I'd say 2007-2012 was peak greatness for the Internet. Maybe 2013, but 2014 started going down hill then 2017 when all the Tumblr SJWs migrated to a platform with a much wider demographic, including celebrities.
Griff the Hoplite
Banned
Sad but true
Kenetic Kups wrote:
Blame corporate social media
Also mobile internet and smartphones.
Rylade475 wrote:
Yeah, true.
I'd say 2007-2012 was peak greatness for the Internet. Maybe 2013, but 2014 started going down hill then 2017 when all the Tumblr SJWs migrated to a platform with a much wider demographic, including celebrities.
Twitter is a big factor, but I'll like to point out I think it really went bad when politicians started using it. Now there's a bunch of news articles about what someone said on Twitter.
2015-2017 was the time when a lot of "Big Tech" got rich and got more commercialized.
I'd say yes. Granted one could argue things like rose tinted glasses and nostalgia making it look better and one can argue that back then you had people that were shitty towards certain individuals if you looked at individuals deemed "lolcows" such as Chris-Chan and sites like 4Chan if one considered boards such as \pol\ and \b\ but even those aside, the internet of the 2000's would no doubt look better in that it was the new frontier from the 90's finding its place once it became more accessible. Only problems back that could be of concern for people was things like spyware and things like chatrooms being grounds for predators but even then, 2000's internet was better in some sense before we had "Big Tech" getting rich and commercialized as it does things like selling your info.
Thanks for answers
I consider that 2012 was a last calm year for internet culture
Once upon a time, you could browse an innumerable amount of websites with distinct niches and cultivate a community confined within said websites.
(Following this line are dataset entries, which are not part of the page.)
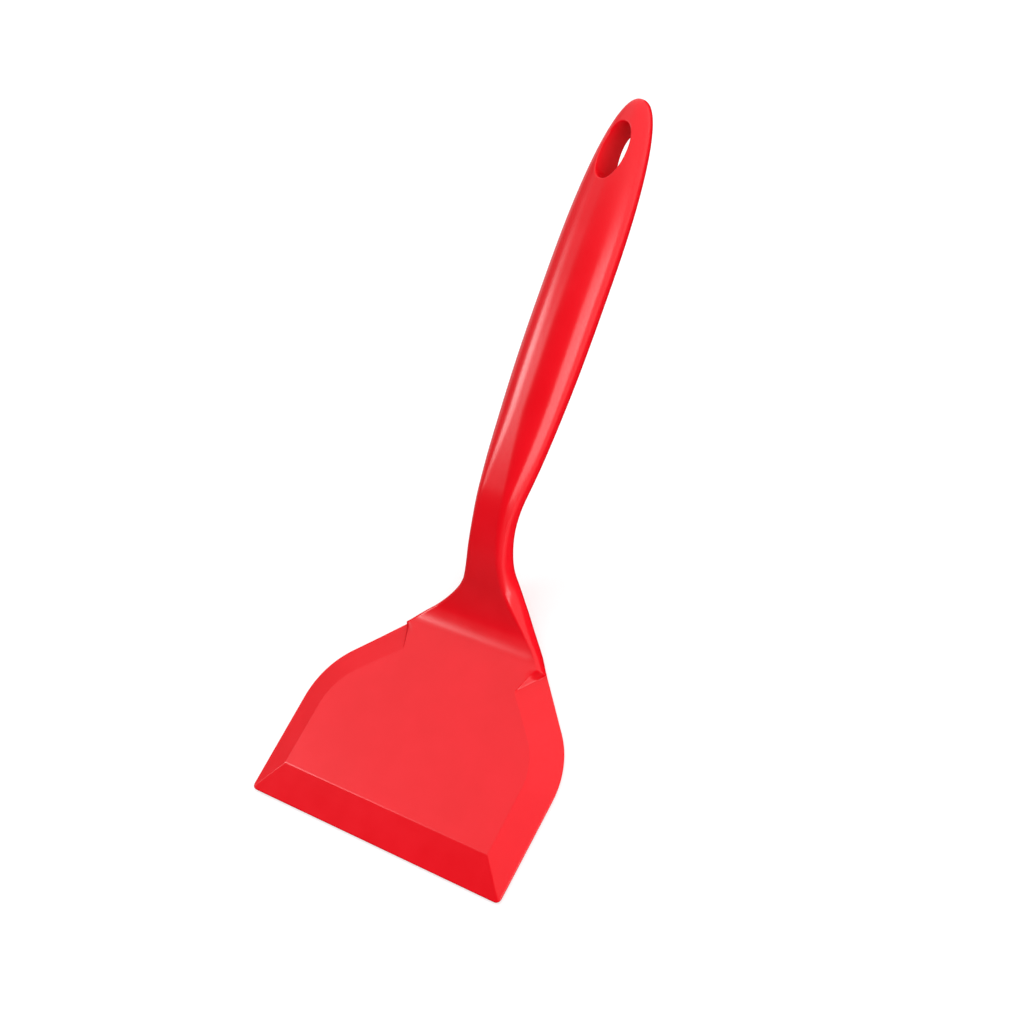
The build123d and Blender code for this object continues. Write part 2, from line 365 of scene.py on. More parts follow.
def backdrop_paint(floor_colour):
    """A pale matt floor, brighter to the camera. Gloss sees it painted dark beside and in front of the
    object, as painted shade.
    """
    material, place = new_material("pale_floor")
    paint = place.node("ShaderNodeBsdfDiffuse", Color=colour(floor_colour), Roughness=0.0)
    glow = place.node("ShaderNodeEmission", Color=(1, 1, 1, 1), Strength=FLOOR_SHOWN)
    # a black emission: no glow for other rays, and the painted shade that gloss sees near the object
    dark = place.node("ShaderNodeEmission", Color=(0, 0, 0, 1), Strength=0.0)
    across = place.part("X")
    to_left = (0.0 - across).held(*FLOOR_SIDE_BAND)
    beside = across.held(*FLOOR_SIDE_BAND) + to_left * FLOOR_LEFT_SHARE
    # share of the floor that gloss sees unshaded: away from the object and behind it, half of it on its left
    unshaded_in_gloss = beside * place.part("Y").held(*FLOOR_DEPTH_BAND)
    camera, glass, gloss = seen_rays(place)
    extra = place.node("ShaderNodeMixShader", _0=camera.larger(glass).larger(gloss), _1=dark, _2=glow)
    both = place.node("ShaderNodeAddShader", _0=paint, _1=extra)
    # gloss rays see black where that share is low: painted shade beside and in front of the object
    shaded = place.node("ShaderNodeMixShader", _0=gloss * (1.0 - unshaded_in_gloss), _1=both, _2=dark)
    place.node("ShaderNodeOutputMaterial", Surface=shaded)
    return material


def seen_rays(place):
    """Three values that are 1 for rays from the camera, through glass and off gloss, else 0."""
    kinds = ("Camera", "Transmission", "Glossy")
    return [place.node("ShaderNodeLightPath", output=f"Is {kind} Ray") for kind in kinds]


def smooth_step(share):
    """Rises from 0 to 1 with a level start and end."""
    held = np.clip(share, 0, 1)
    return held * held * (3 - 2 * held)


def soft_min(first, second, reach):
    """The lower of two heights, rounded where they meet."""
    near = np.clip(reach - np.abs(first - second), 0, None) / reach
    return np.minimum(first, second) - near * near * reach / 4


def soft_max(first, second, reach):
    """The higher of two heights, rounded where they meet."""
    return -soft_min(-first, -second, reach)


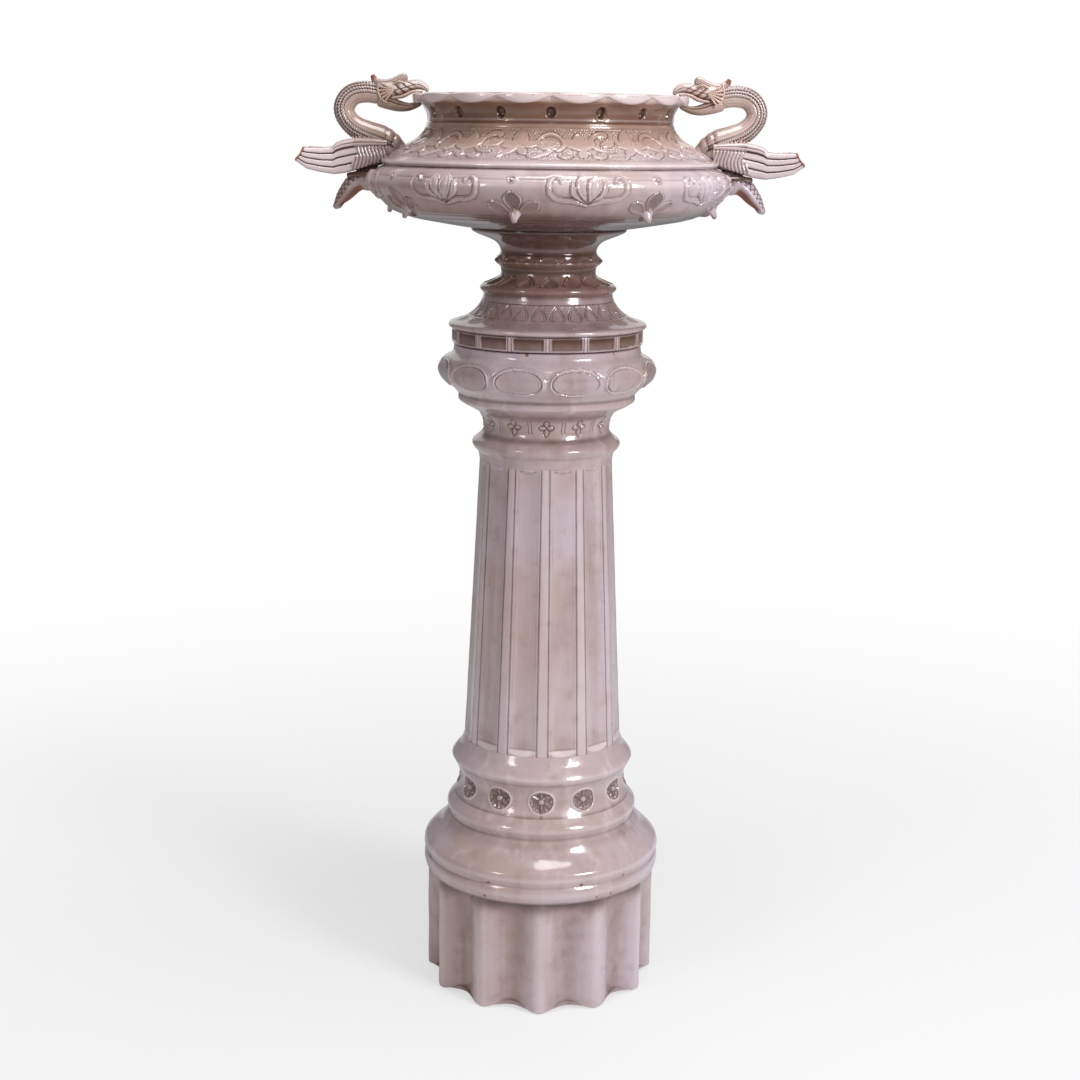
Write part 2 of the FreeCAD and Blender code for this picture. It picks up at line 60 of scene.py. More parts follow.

Now, the same couple of websites are used 24/7 and communities are constantly bleeding into each other. The smartphones made them ever more accessible so all bets were off with regards to user standards.
Online Privacy is an Oxymoron
Everything about you can be found online. Your home location, property deeds, past employment, phone number, age, etc. Getting it off is a pain in the ass as well. Data brokerage sites make it purposefully difficult and painstakingly slow to get rid of ONE individual. And guess what? More sites will pop up and you'll have to do it all over again. It's a game of battle royale wack a mole.
Privacy Laws And You
There is no standardized federal data privacy law in the United States. According to the International Association of Privacy Professionals, only 3 states have consumer data privacy laws. You might not get the option to view, delete, or opt out of data collection from websites at all outside these 3.
The Sad State of Mobile Browsing
Smartphones paved the way for easy and efficient web-browsing but the website themselves have gotten harder and worse to navigate. It feels now you have to scroll more and more just to get to the content you want to see on news sites. Imagine reading a newspaper but every few sentences advertising for a product interrupts the structuring.
How many times have you been pestered by websites to use their app? How many times have been FORCED to use their apps? Advertising overload, auto-playing videos and too many overlays are a plague. Reddit, Instagram, Tik-Tok come to mind.
The Tik-Tok Effect
Tik-Tok's Formula must be replicated by every major social media website. Reddit, Snapchat, YouTube, Instagram, all fall victim to this and they lose what made these platforms unique in the first place.
A paradox that I propose is ruining everything:
1. you have never been less anonymous on the internet. Strike out your name from all your internet profiles and the internet as a whole can easily reconstruct who you actually are from your footprint. All this data is used to cater to you, nudging you into safe spaces and echo chambers.
2. who you are has never mattered less on the internet than now. Having or being part of an internet community used to require a measure of expertise or effort. We're talking about the age of forums, MIRC, hosted servers in games, WoW without dungeon finder, etc. This means that there was social cost to being a shitheel. You deny the holocaust on someone's server and your name gets spread to a blacklist. Now, for the vast majority of your interactions on the internet, you can guarantee you will never see these people again regardless of the context.
So at the same time faulty AI pushes you towards radicalization because it's profitable, you have no motivation to treat other peopleā¦ like people.
Or, if you want to be spicy the Marxist interpretation of the situation is the internet went to shit as soon as everything was exposed to the profit motivation leading to the nightmare hellscape where you are commodified at rest as much as you are working.